» **Brief**: Only the number is wanted: count the lines that contain "with".

** Start Data **

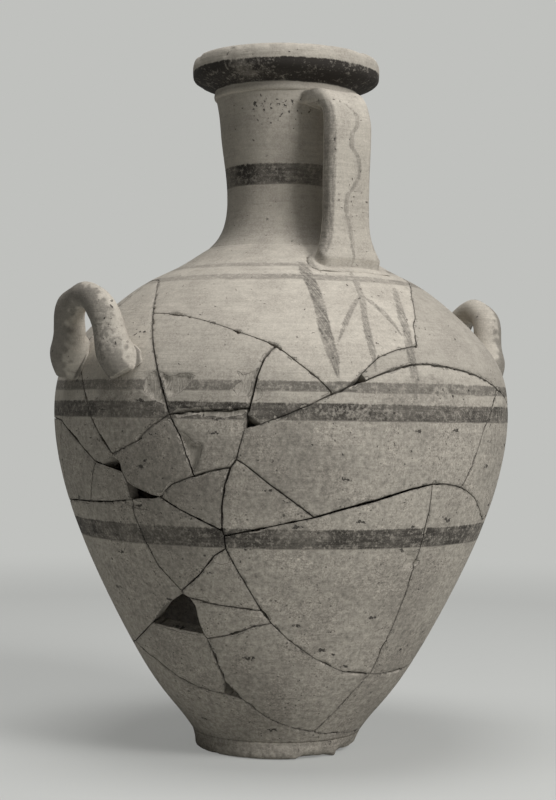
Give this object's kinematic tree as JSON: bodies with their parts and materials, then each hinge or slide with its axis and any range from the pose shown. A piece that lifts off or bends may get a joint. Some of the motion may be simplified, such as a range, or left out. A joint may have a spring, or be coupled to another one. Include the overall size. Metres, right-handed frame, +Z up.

** End Data **
** Start Data **

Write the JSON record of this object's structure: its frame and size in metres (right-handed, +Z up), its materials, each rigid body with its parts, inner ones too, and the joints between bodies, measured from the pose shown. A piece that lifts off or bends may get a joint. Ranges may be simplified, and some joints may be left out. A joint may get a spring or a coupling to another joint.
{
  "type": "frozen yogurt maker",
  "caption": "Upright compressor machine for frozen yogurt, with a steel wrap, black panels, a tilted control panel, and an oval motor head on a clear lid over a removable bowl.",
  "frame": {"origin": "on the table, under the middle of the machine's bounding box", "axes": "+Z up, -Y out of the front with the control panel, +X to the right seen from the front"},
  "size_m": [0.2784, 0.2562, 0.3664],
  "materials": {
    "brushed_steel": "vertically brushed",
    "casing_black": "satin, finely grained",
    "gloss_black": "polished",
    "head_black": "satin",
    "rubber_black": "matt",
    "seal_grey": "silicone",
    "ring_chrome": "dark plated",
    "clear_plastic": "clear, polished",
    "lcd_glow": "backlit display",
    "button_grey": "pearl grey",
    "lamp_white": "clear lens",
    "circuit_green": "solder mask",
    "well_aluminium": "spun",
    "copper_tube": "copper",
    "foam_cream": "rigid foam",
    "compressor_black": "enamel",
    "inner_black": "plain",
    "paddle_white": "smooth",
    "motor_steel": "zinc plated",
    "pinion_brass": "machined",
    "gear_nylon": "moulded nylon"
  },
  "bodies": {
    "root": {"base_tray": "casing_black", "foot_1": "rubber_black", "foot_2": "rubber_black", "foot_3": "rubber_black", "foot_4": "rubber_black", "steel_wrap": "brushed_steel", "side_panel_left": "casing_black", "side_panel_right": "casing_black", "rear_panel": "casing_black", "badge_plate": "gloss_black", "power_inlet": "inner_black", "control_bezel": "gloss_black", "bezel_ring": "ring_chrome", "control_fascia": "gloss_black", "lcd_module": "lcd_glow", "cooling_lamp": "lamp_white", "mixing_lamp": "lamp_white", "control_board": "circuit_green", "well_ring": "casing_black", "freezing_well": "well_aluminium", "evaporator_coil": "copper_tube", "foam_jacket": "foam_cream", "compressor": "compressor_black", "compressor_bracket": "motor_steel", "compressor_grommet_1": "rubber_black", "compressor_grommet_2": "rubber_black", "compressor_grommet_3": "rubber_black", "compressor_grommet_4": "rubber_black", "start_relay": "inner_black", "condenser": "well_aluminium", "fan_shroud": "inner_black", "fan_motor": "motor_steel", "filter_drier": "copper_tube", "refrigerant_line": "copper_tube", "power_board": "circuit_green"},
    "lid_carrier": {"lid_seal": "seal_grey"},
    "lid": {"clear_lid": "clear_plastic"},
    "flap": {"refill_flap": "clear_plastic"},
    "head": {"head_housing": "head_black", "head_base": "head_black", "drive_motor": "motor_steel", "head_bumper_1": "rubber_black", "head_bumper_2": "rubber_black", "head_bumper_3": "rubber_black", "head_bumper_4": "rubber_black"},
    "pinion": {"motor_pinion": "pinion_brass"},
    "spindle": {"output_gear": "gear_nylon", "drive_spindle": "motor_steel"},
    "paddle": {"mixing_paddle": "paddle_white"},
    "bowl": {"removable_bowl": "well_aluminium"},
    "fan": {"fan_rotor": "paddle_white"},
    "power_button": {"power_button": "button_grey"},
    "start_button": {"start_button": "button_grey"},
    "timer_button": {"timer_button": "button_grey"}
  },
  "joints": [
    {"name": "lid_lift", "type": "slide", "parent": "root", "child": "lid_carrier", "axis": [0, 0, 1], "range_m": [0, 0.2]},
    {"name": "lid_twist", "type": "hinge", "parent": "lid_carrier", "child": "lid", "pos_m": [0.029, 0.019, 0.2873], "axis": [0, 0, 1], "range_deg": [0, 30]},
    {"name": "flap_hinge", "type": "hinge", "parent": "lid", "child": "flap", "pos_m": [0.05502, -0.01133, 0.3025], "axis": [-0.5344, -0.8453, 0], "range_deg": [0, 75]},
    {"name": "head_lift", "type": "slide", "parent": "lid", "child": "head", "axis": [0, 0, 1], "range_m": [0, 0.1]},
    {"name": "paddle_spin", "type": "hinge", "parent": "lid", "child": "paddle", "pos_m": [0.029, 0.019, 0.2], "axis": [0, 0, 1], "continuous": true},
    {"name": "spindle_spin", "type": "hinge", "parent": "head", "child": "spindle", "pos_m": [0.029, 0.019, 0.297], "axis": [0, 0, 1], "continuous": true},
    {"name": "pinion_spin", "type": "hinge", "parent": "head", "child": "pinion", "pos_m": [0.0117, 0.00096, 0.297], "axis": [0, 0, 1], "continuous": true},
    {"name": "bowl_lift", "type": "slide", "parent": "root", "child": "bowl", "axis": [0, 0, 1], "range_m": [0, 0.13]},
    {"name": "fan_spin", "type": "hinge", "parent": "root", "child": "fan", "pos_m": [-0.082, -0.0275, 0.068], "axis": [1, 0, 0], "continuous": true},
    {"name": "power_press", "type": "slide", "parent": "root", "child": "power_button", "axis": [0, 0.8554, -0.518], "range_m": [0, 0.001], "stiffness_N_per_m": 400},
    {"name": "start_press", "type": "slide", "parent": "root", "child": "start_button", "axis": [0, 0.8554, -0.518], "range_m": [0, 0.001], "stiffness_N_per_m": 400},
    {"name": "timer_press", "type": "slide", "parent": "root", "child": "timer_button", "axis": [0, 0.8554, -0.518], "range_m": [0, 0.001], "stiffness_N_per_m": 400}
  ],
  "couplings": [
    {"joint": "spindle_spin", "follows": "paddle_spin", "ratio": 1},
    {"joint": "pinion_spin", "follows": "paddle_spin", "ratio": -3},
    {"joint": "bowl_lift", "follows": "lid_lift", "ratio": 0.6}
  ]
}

** End Data **
** Start Data **

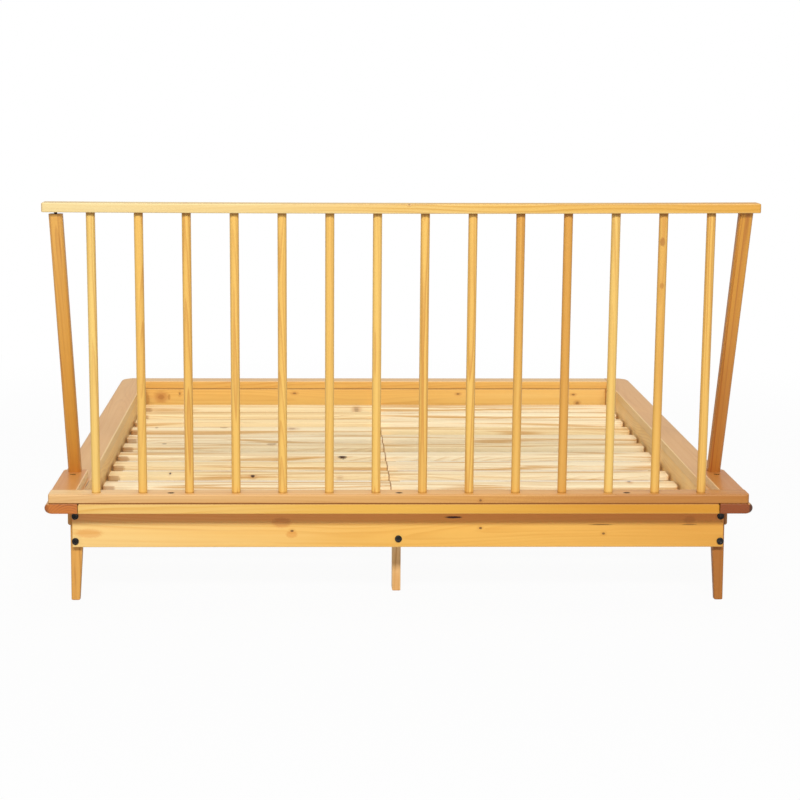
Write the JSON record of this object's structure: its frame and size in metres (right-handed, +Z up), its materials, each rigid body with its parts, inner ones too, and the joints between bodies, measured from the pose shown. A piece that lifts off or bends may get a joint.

** End Data **

» **Written solution**: 5